[Entries with model source code]
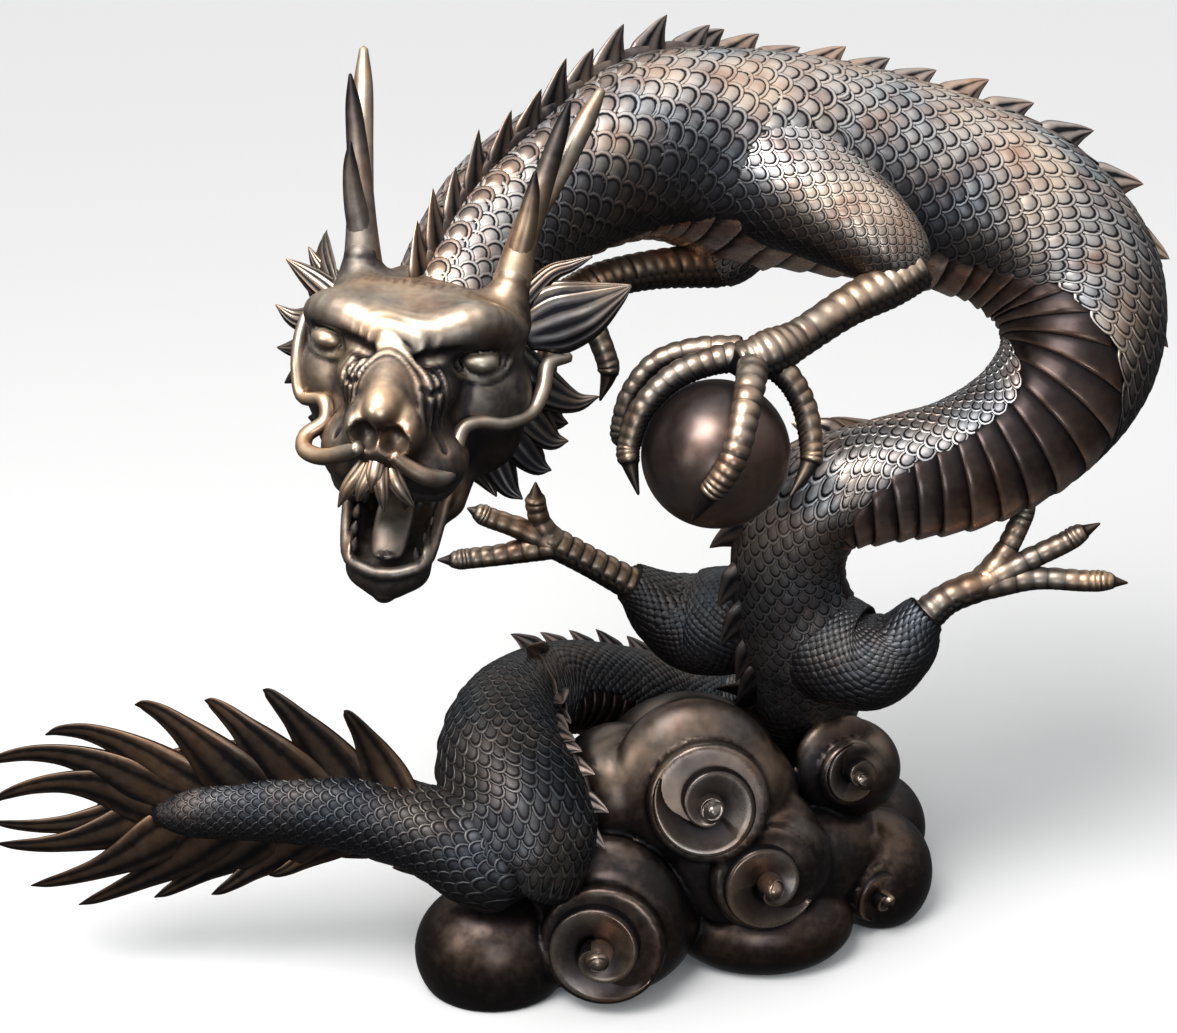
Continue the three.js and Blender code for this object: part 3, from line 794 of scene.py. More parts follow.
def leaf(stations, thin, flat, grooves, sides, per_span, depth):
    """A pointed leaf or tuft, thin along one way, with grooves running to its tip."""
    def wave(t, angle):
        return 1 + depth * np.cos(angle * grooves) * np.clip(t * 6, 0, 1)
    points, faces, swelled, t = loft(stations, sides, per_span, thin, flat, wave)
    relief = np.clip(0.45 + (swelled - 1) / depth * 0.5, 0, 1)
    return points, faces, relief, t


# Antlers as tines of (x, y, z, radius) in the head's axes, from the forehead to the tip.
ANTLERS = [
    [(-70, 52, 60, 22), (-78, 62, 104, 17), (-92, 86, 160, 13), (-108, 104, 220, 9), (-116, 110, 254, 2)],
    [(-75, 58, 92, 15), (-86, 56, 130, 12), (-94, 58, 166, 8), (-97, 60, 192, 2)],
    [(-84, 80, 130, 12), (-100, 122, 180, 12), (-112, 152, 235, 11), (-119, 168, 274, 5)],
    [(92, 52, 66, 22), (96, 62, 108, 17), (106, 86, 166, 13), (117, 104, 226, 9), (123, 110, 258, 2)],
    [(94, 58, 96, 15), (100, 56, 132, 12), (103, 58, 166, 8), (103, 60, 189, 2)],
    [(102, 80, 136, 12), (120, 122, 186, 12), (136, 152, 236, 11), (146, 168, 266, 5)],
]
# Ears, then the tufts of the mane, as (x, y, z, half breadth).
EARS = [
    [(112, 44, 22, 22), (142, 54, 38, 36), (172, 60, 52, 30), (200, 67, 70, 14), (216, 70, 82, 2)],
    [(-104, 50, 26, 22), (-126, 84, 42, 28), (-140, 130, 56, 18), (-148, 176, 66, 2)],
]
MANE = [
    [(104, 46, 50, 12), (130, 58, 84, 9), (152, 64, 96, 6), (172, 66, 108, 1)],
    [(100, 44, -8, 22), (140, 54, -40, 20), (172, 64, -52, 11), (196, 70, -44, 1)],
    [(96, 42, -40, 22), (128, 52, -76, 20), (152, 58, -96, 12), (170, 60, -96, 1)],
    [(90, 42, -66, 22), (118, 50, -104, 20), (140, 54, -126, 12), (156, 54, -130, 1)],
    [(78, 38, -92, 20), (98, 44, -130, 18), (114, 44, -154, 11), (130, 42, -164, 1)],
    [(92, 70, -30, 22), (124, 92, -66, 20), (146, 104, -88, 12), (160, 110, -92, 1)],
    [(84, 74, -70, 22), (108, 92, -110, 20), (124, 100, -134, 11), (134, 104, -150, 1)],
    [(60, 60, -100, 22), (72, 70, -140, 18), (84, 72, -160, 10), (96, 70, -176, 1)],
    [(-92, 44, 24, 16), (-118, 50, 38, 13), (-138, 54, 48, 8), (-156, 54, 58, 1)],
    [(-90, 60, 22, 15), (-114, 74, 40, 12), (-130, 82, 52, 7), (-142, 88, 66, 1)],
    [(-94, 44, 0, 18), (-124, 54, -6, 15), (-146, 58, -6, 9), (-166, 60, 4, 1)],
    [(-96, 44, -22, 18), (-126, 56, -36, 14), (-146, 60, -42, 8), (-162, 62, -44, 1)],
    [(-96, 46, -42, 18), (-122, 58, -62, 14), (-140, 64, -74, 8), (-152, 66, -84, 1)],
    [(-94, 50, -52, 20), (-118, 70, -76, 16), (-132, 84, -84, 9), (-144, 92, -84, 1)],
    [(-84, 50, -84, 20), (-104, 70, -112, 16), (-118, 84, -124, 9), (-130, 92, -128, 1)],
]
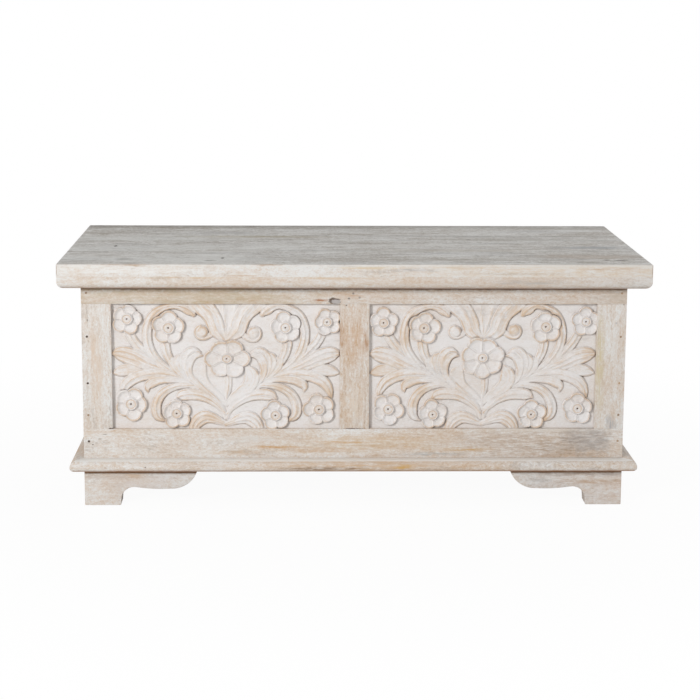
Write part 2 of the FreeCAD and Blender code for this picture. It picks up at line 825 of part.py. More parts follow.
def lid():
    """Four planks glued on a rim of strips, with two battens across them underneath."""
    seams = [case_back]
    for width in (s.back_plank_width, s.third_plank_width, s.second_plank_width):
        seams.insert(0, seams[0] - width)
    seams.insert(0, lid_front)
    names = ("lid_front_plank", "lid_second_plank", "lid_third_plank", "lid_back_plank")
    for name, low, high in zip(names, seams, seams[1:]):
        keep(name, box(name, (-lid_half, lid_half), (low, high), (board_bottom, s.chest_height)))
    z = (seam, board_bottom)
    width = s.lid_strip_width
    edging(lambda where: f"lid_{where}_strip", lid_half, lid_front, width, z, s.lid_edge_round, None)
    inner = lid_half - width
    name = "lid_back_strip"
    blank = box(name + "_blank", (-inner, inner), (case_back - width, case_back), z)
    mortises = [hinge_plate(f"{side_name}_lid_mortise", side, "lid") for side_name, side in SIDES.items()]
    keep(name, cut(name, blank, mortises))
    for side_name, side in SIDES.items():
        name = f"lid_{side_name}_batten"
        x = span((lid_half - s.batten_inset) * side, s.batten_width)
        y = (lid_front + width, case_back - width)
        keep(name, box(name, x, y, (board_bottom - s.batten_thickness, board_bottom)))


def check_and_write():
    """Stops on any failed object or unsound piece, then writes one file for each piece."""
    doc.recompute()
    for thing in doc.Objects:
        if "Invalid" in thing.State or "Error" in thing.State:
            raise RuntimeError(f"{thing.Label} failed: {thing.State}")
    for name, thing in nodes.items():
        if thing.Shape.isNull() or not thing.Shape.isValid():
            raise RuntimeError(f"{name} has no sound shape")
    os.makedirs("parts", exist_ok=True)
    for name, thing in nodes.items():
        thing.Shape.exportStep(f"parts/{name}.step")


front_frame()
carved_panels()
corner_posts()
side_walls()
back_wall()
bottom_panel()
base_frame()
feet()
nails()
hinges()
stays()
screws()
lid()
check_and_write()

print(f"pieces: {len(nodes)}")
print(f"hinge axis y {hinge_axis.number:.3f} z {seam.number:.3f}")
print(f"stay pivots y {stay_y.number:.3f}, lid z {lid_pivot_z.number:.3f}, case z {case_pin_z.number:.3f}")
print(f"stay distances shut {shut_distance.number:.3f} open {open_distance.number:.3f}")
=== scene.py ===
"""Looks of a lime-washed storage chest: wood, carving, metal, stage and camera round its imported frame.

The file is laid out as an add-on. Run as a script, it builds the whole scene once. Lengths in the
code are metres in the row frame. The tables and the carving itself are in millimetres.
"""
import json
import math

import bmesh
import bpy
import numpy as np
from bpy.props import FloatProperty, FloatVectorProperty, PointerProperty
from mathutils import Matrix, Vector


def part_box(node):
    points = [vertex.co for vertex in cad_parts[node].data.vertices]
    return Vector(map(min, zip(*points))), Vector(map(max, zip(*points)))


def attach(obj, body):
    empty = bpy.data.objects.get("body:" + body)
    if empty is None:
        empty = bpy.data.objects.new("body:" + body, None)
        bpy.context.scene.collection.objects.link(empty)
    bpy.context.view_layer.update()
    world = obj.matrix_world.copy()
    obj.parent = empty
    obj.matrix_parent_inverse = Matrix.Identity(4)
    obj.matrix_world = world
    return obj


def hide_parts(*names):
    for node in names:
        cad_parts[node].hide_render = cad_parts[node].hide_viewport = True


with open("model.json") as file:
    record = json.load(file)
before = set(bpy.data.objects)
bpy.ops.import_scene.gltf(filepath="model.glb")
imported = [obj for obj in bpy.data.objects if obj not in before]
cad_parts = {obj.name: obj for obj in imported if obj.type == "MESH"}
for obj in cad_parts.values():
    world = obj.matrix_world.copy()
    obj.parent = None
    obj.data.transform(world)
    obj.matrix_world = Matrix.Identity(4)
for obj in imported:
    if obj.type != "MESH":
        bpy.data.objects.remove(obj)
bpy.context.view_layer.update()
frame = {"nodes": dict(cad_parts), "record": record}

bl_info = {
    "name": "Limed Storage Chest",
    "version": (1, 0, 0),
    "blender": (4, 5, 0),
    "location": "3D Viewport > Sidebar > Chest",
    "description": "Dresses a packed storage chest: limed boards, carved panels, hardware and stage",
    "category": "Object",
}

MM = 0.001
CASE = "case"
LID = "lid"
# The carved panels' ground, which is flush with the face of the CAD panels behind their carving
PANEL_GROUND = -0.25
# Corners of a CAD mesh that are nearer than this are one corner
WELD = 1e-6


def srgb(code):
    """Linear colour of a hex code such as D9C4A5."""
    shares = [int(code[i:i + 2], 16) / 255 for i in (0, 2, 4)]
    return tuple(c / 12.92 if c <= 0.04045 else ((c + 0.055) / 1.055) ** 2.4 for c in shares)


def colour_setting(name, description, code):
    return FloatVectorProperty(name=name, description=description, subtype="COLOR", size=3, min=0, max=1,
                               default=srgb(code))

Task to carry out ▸
Extract verbatim only those lines that run from the line with "front_frame()" to the line with "import math", inclusive.

Task solution ▸
front_frame()
carved_panels()
corner_posts()
side_walls()
back_wall()
bottom_panel()
base_frame()
feet()
nails()
hinges()
stays()
screws()
lid()
check_and_write()

print(f"pieces: {len(nodes)}")
print(f"hinge axis y {hinge_axis.number:.3f} z {seam.number:.3f}")
print(f"stay pivots y {stay_y.number:.3f}, lid z {lid_pivot_z.number:.3f}, case z {case_pin_z.number:.3f}")
print(f"stay distances shut {shut_distance.number:.3f} open {open_distance.number:.3f}")
=== scene.py ===
"""Looks of a lime-washed storage chest: wood, carving, metal, stage and camera round its imported frame.

The file is laid out as an add-on. Run as a script, it builds the whole scene once. Lengths in the
code are metres in the row frame. The tables and the carving itself are in millimetres.
"""
import json
import math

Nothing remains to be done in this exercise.